La sociologue Nicole Myers, experte en matière de libération sous caution et de détention avant procès, estime que l'idée de M. Poilievre «ignore complètement les principes fondamentaux de notre système de justice pénale». Selon elle, le chef conservateur «essaie de saisir et d'exploiter la peur et l'inquiétude de la population».
La professeure de sociologie à l'Université Queen's juge «malavisé» le slogan «prison, pas caution» que M. Poilievre utilise souvent pour promouvoir l'idée qu'il faudrait renoncer au droit de certains délinquants à des audiences sur le cautionnement.
«Notre système de libération sous caution n'est pas un système indulgent. Depuis 2004, nous avons eu plus de personnes en détention avant procès qu'en détention provinciale une fois condamnées», a-t-elle déclaré.

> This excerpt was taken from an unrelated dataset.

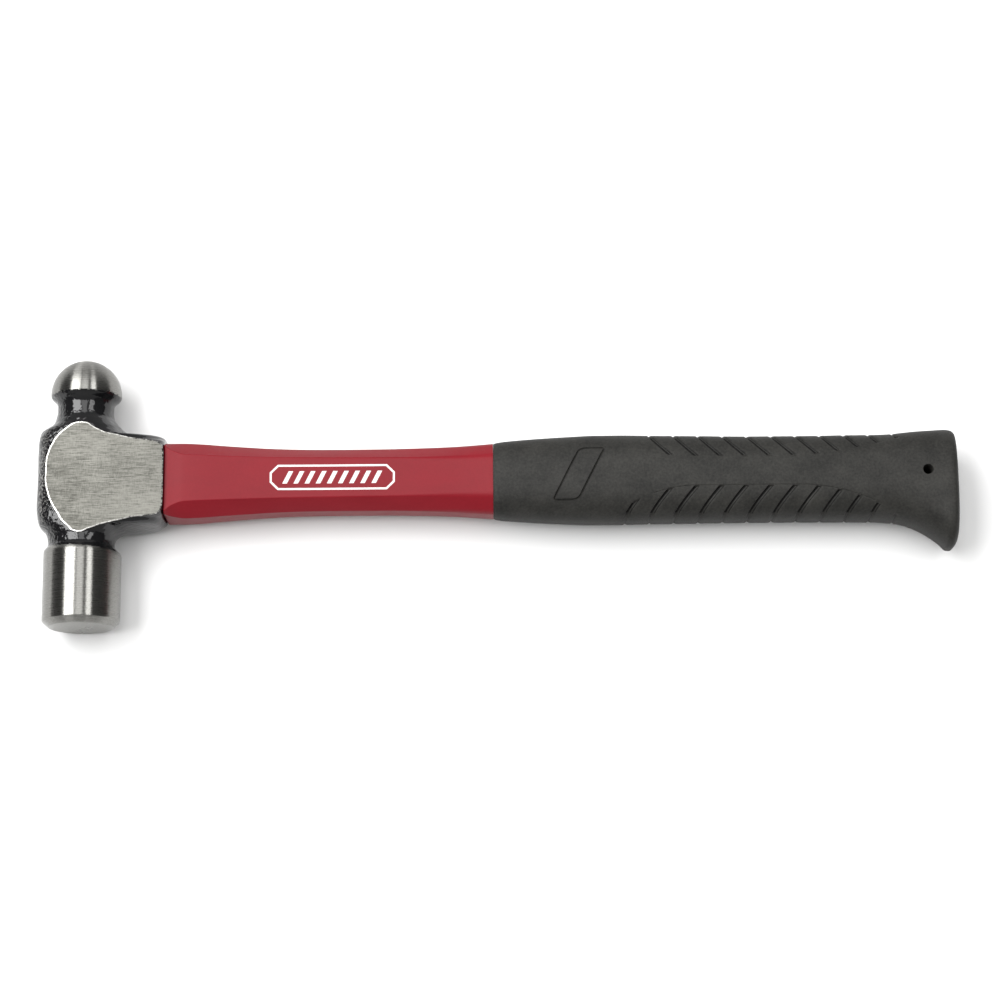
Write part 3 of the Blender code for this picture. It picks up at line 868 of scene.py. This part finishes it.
def groove_inner(x, upper=False):
    """Half height of the plain middle strip, which widens at both ends."""
    ahead = np.maximum(STRIP_WAIST[0] - x, 0) / 0.021
    behind = np.maximum(x - STRIP_WAIST[1], 0) / 0.031
    low = GROOVE_INNER + 0.0043 * ahead ** 2 + 0.0070 * behind ** 2
    high = UPPER_INNER + 0.0016 * ahead ** 2 + 0.0052 * behind ** 1.6
    return np.where(upper, high, low)


# across a groove: steep wall, floor that rises toward the butt, steep wall
GROOVE_PROFILE = ((-1.5, 0.0), (-1.02, 0.0), (-0.98, 0.08), (-0.78, 0.9), (-0.55, 1.0),
                  (-0.25, 0.90), (0.0, 0.78), (0.25, 0.66), (0.50, 0.55), (0.74, 0.48),
                  (0.95, 0.05), (1.02, 0.0), (1.5, 0.0))
# profile strips that get painted shade, in the lower grooves and in the upper ones
DARK_STRIPS = ((2, 3, 4, 5, 8), (2, 3, 4, 5, 6, 8))


def plain_rows(distances):
    """Rows without a groove."""
    return [(x, 0.0, 0, (False, False)) for x in distances]


def grip_stations():
    """Rows through the grooves: where each crosses the edge, its share of the
    groove's depth, the groove's number, and whether it gets painted shade below and above."""
    stations = []
    for i in range(GROOVE_COUNT):
        middle = groove_middle(i)
        for k, (part, depth) in enumerate(GROOVE_PROFILE):
            stations.append((middle + part * GROOVE_WIDTH, depth, i,
                             [k in strips for strips in DARK_STRIPS]))
        if i < GROOVE_COUNT - 1:
            start = middle + 1.5 * GROOVE_WIDTH
            end = middle + GROOVE_PITCH - 1.5 * GROOVE_WIDTH
            stations.extend(plain_rows(start + (end - start) * k / 7
                                       for k in range(1, 7)))
    return stations


def grip_ring(x, turn):
    """Superellipse points whose rows may lean: x is an array, one per column."""
    up, down, half = grip_size(x).T
    c, s = np.cos(turn), np.sin(turn)
    y = (up - down) / 2 + (up + down) / 2 * signed_power(c, 2 / GRIP_SQUARENESS)
    z = half * signed_power(s, 2 / GRIP_SQUARENESS)
    return np.stack([x, y, z], 1)


def grip_turn():
    """Column angles spread evenly along the section's outline."""
    fine = np.linspace(0, 2 * np.pi, 8001)
    y = 0.0161 * signed_power(np.cos(fine), 2 / GRIP_SQUARENESS)
    z = 0.0133 * signed_power(np.sin(fine), 2 / GRIP_SQUARENESS)
    length = np.concatenate([[0], np.cumsum(np.hypot(np.diff(y), np.diff(z)))])
    at = np.linspace(0, length[-1], GRIP_COLUMNS, endpoint=False)
    return np.interp(at, length, fine)


def leaned(edge_x, height):
    """Where a row that crosses the edge at edge_x lies at another height."""
    drop = np.clip(GROOVE_EDGE - np.abs(height), 0.0, GROOVE_EDGE - 0.0045) * 1000
    upper, lower = 0.00042 * drop ** 1.29, 0.00053 * drop ** 1.15
    share = smoothstep(-0.0045, 0.0045, height)
    amount = (smoothstep(0.170, 0.204, edge_x)
              * (1 - np.clip((edge_x - 0.3085) / 0.0190, 0, 1)))
    return edge_x + amount * (lower + (upper - lower) * share)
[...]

De plus, la détention rend les prévenus plus susceptibles de commettre une infraction après leur libération. «S'il était réellement intéressé par la sécurité publique, comme il semble le prétendre, on n'essaierait pas de mettre plus de gens en prison.»
Des juristes ont par ailleurs souligné que même la proposition des libéraux, qui est bien en deçà de l'idée de M. Poilievre, pourrait faire l'objet d'une contestation fondée sur la Charte.
Le ministre Lametti a toujours déclaré que son gouvernement tentait de trouver un juste équilibre entre la sécurité publique et la présomption d'innocence.
L'indice de Statistique Canada mesurant la gravité de la criminalité au pays montre que le taux de crimes violents a chuté de 6 % au cours des dix dernières années et de plus de 30 % au cours des vingt dernières années.
Mais le taux a augmenté presque chaque année depuis que les libéraux sont arrivés au pouvoir, et il est plus élevé maintenant qu'il ne l'était en 2015, lorsqu'ils ont formé le gouvernement pour la première fois. Les crimes violents sont les plus élevés dans les provinces des Prairies.